Esistono attualmente due soli canali di comunicazione occidentali con la Russia. Uno è quello dei vertici militari di Mosca e Washington, che tuttavia comincia e finisce nella preoccupazione di evitare un conflitto atomico dovuto a errori, malintesi o incomprensioni. L'altro è quello tedesco, che vede lo stesso Plötner tenere contatti più o meno regolari con il suo omologo al Cremlino, Yurij Ushakov. Non è chiaro chi dei suoi colleghi europei il diplomatico tedesco poi metta a parte dei colloqui. Non risulta che lo faccia con gli italiani. Insomma, per dirla con Der Spiegel , è «l'ora zero» della diplomazia.
I DILEMMI
Ed è qui che si ripropone un rovello antico, quello tra pace e giustizia, realpolitik e moralità, riflesso nel dibattito europeo e internazionale. Si può e si deve in questa fase di «guerra barbarica» parlare con Putin per cercare una pace, che comporterebbe sacrifici territoriali da parte ucraina, come sostiene Henry Kissinger? Ovvero, come dicono polacchi, baltici e nordici, è inutile cercare il dialogo con un uomo che coltiva fantasie imperiali e ha imbastito una guerra spietata sulle menzogne? O non è ancora giunto il momento per farlo ed è meglio continuare a mantenere la pressione sul Cremlino?

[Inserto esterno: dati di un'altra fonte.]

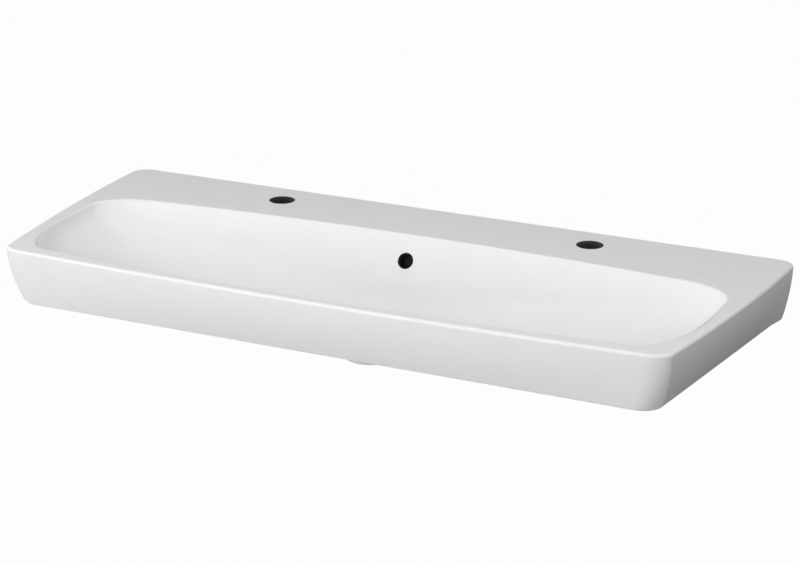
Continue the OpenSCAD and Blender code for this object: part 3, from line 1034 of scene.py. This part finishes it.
    def bowl_rings(self) -> list[Ring]:
        """Gives the bowl's rings, from the drain up to the deck.

        Returns:
            The rings.
        """
        s = self.sizes
        floors, walls, edges = 3 * self.fineness, 10 * self.fineness, 3 * self.fineness
        flat_r = s.flange_seat_r + s.upper_flat
        rings = [self.floor_ring(i / floors, flat_r, 0) for i in range(floors, 0, -1)]
        drop, out = (share * s.rim_r for share in self.lip_share)
        for i in range(walls + 1):
            k = mix(self.floor_share, drop / s.bowl_depth, i / walls)
            rings.append(self.ring(lambda h, k=k: (*self.bowl_point(h, k, 0), -k * s.bowl_depth)))
        for i in range(1, edges + 1):

            def edge_half(h: int, t: float = i / edges) -> Point:
                """Gives the point of one column.

                Args:
                    h: The column.
                    t: How far round the edge it is.

                Returns:
                    The point.
                """
                foot = (*self.bowl_point(h, drop / s.bowl_depth, 0), -drop)
                rim, deck = (*self.bowl_point(h, 0, 0), 0.0), (*self.bowl_point(h, 0, out), 0.0)
                return round_corner(rim, foot, deck, t)

            rings.append(self.ring(edge_half))
        return rings

    def outer_rings(self) -> list[Ring]:
        """Gives the outside's rings, from the deck down to the foot.

        Returns:
            The rings.
        """
        s = self.sizes
        edges, sides = 3 * self.fineness, 7 * self.fineness
        rings = []
        for i in range(edges + 1):
            a = math.pi / 2 * i / edges
            inset, z = s.edge_r * (1 - math.sin(a)), -s.edge_r * (1 - math.cos(a))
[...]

vladimir putin joe biden ginevra 2021
«Premesso che si negozia con gli avversari, perché con gli amici ci si parla e ci si capisce - dice l'ex ministra degli Esteri Emma Bonino - questo tipo di decisioni deve prenderle Zelensky. Noi stiamo aiutando l'Ucraina, non stiamo facendo la guerra al posto loro. E sono solo loro ad avere il diritto di dirci cosa vogliono fare, quando negoziare e quali concessioni fare. Quindi ogni contatto con Putin va condotto previe consultazioni e indicazioni da Kiev».
L'ATTESA
«È assolutamente necessario avere un canale di comunicazione, ma ci vuole una sponda», spiega uno sherpa del G7, secondo il quale l'eventuale accordo sullo sblocco dei porti ucraini potrebbe essere il segnale giusto. E aggiunge: «Lo dice anche il cancelliere Scholz che occorre un'apertura russa prima della ripresa del dialogo».
MERKEL CON PUTIN E IL CANE DI PUTIN
Più scettico è un diplomatico europeo, che segue da vicino il dossier Russia-Ucraina: «Si avverte una certa stanchezza in giro e il discorso del dialogo riprende quota. Ma parlare per parlare serve a poco in questo momento, di fronte ai nonsense di Putin. Se lo facessimo dovremmo essere chiari sul punto di caduta. Sarebbe necessario un lavoro di preparazione tutti insieme, gli Usa, gli europei e gli ucraini. E bisognerebbe farlo in modo esplicito, mettendo punti fermi come il ritorno alle linee del 23 febbraio. Non mi sembra attuale. Certo, se venisse un segnale sui porti e sul grano, potrebbe essere un punto dal quale partire».
Ancora più netto è Christoph Heusgen, ex consigliere di Angela Merkel e ora a capo della Conferenza sulla Sicurezza di Monaco di Baviera: «Non ha alcuna utilità oggi parlare con Putin, che ha rotto tutte le promesse, gli impegni presi, gli accordi internazionali e ha commesso crimini di guerra. Incontri e telefonate gli riconoscerebbero un ruolo e una reputazione. L'unico modo di comunicare con Mosca è attraverso gli organismi internazionali esistenti, come il Consiglio di Sicurezza dell'Onu».
Un'occasione di contatto diretto potrebbe venire dal G20 di Bali in novembre, ammesso che Putin ci vada di persona. Ma la «fuga» di Lavrov dal G20 dei ministri degli Esteri nell'isola indonesiana lo scorso fine settimana sembra dimostrarne l'improbabilità. «Il fatto che abbia passato più tempo fuori che dentro la sala della riunione - dice la ministra degli Esteri tedesca Annalena Baerbock - sottolinea che in questo momento non c'è alcuna volontà di dialogare da parte russa».